In the case of Becket, as in that of his predecessor, there was a basis of historical fact on which to build up a legend.
The chroniclers Ralph de Diceto, Roger de Hoveden, and both William and Gervase of Canterbury,[356] who record the murder of Becket, and whose proximity, in point of time, to the events that took place on those memorable December days of the year 1170, gives them indisputable authority, all agree in narrating, with such slight variations in matters of detail as serve to show that they did not merely repeat each other, an incident which happened to the Archbishop shortly before his death. They state that Robert Broc, a groom of the royal bedchamber, who, together with Nigel de Sacheville, incumbent of Harrow, was solemnly excommunicated by the Primate, on Christmas day, had cut off the tail of Becket's horse, as an insult to its owner. According to the two brother-monks, the Archbishop made direct reference to this indignity in his interview with the four conspirators, Reginald Fitzurse, Hugh de Moreville, William de Tracy, and Richard le Breton. "The tail of a mare in my service," he said, "has been shamefully cut off, as if I could be disgraced by the docking of a brute beast."[357] It was not, however, for this cowardly and contemptible act of spite that Broc was excommunicated, but because, being a layman, he had appropriated ecclesiastical revenues. And, though William of Canterbury records that the very dogs refused to be fed by the hand of the man whom the Prelate had banned, neither he nor any of the other chroniclers refers to the infliction of tails on him or his posterity. It was only at a later date, and when Broc had been lost sight of, as the perpetrator of the outrage, that the miraculous punishment was thought of.
Although there is the evidence of Bower to show that, in his day, Becket's name had already begun to be connected with the legend of the tails, Augustine still continues to hold his own through the whole of the first half of the sixteenth century. It is he who figures as the hero, or the victim, in the account given by John Major, an account which is noteworthy by reason of the very cautious spirit in which it is written. It may be said to mark the beginning of a transition from unquestioning credulity to uncompromising scepticism. It also seems to imply that, so far as the author's reading of the chroniclers extended, he found the English, if not yet ready to deny the supernatural punishment of the insult offered to the saint, at least convinced that it had not been perpetuated through the ages. The chapter in which Major recapitulates the old story, is mainly devoted to the outward form and appearance of the English, and contains a great deal about "skiey influence". Thus, it comes of "skiey influence" that close by the Arctic pole people are of foul aspect. And, if in some parts of Africa men are born with the head of a dog, "this, too, is a matter of skiey influence and carries with it no other influence". After this preamble the author proceeds to relate the conversion of Kent—how Augustine laboured so strenuously that, in a short space of time, he brought to the faith the king himself and almost the whole people; how, passing on to Rochester, he began there, too, to preach the word of God; and how the common people derided him, and threw fish tails at the holy man. "Wherefore Augustine made his prayer to God that, for punishment of this sin, their infants should be born with tails, to the end they might be warned not to contemn the teachers of divine things. And, for this reason, as the English chroniclers relate, the infants were born with tails; but for a time only, and to the end that an unbelieving race might give credence to their teacher, was this punishment inflicted." The Scots and the Gauls, it is true, "assert the opposite". But, Major "cannot agree with them". And, further, the phenomenon having been only temporary, he gives it as his opinion that it had "very little to do with the skiey influence".[358]

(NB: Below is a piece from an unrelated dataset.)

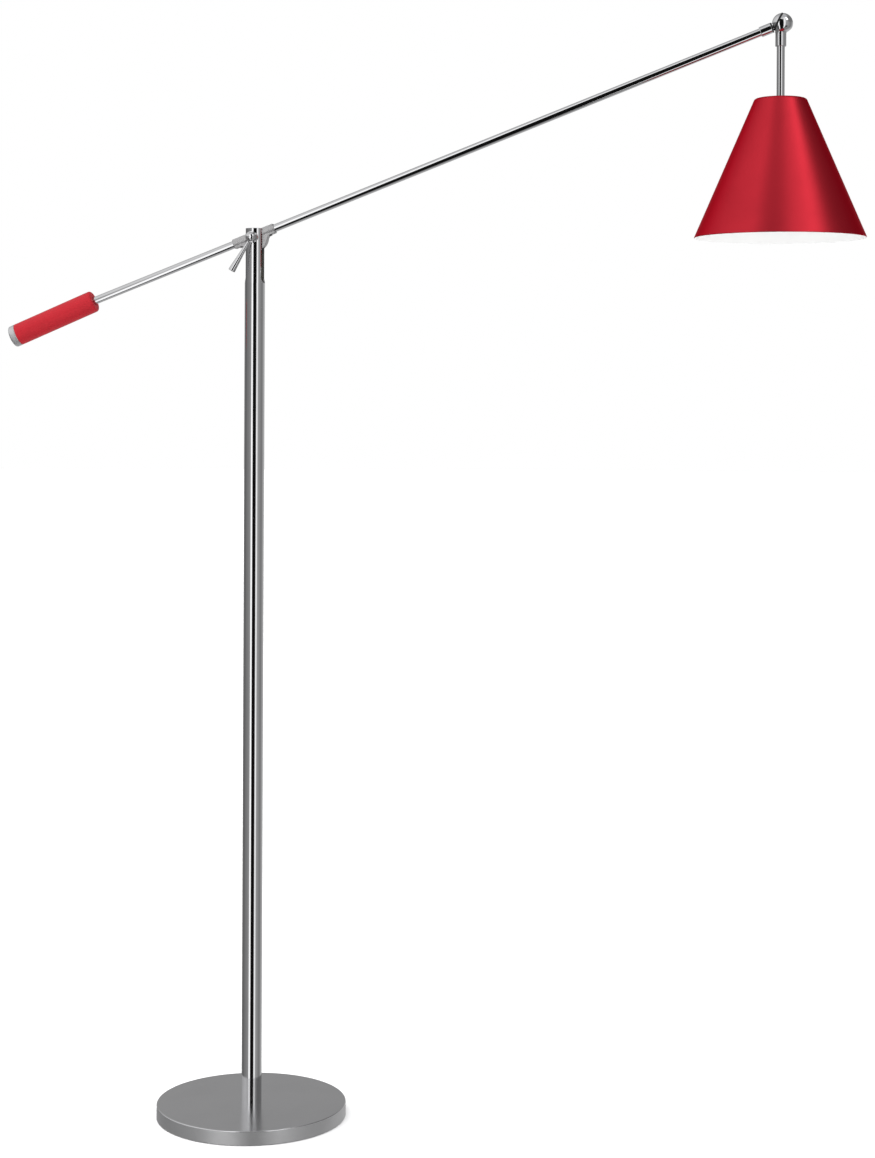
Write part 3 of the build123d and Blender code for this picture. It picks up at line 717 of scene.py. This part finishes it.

Nicole Gilles whose "very elegant and copious annals of Gaul" were published in 1531, being a French chronicler, is one of those who believe that the divine anger has not ceased to manifest itself, and that the descendants of the men of Dorchester, who mocked and derided St. Augustine, still have "tails behind, like brute beasts, and are therefore called tailed Englishmen". It is worthy of notice that, owing, doubtless, to the misreading of some Latin text and to the intelligible confusion of raia or raria, both of which are used to translate "rayfish", with the more familiar rana, Gilles makes the impious Dorchestrians hang frogs—"des raynes ou grenouilles"—to St. Augustine's garments.[359]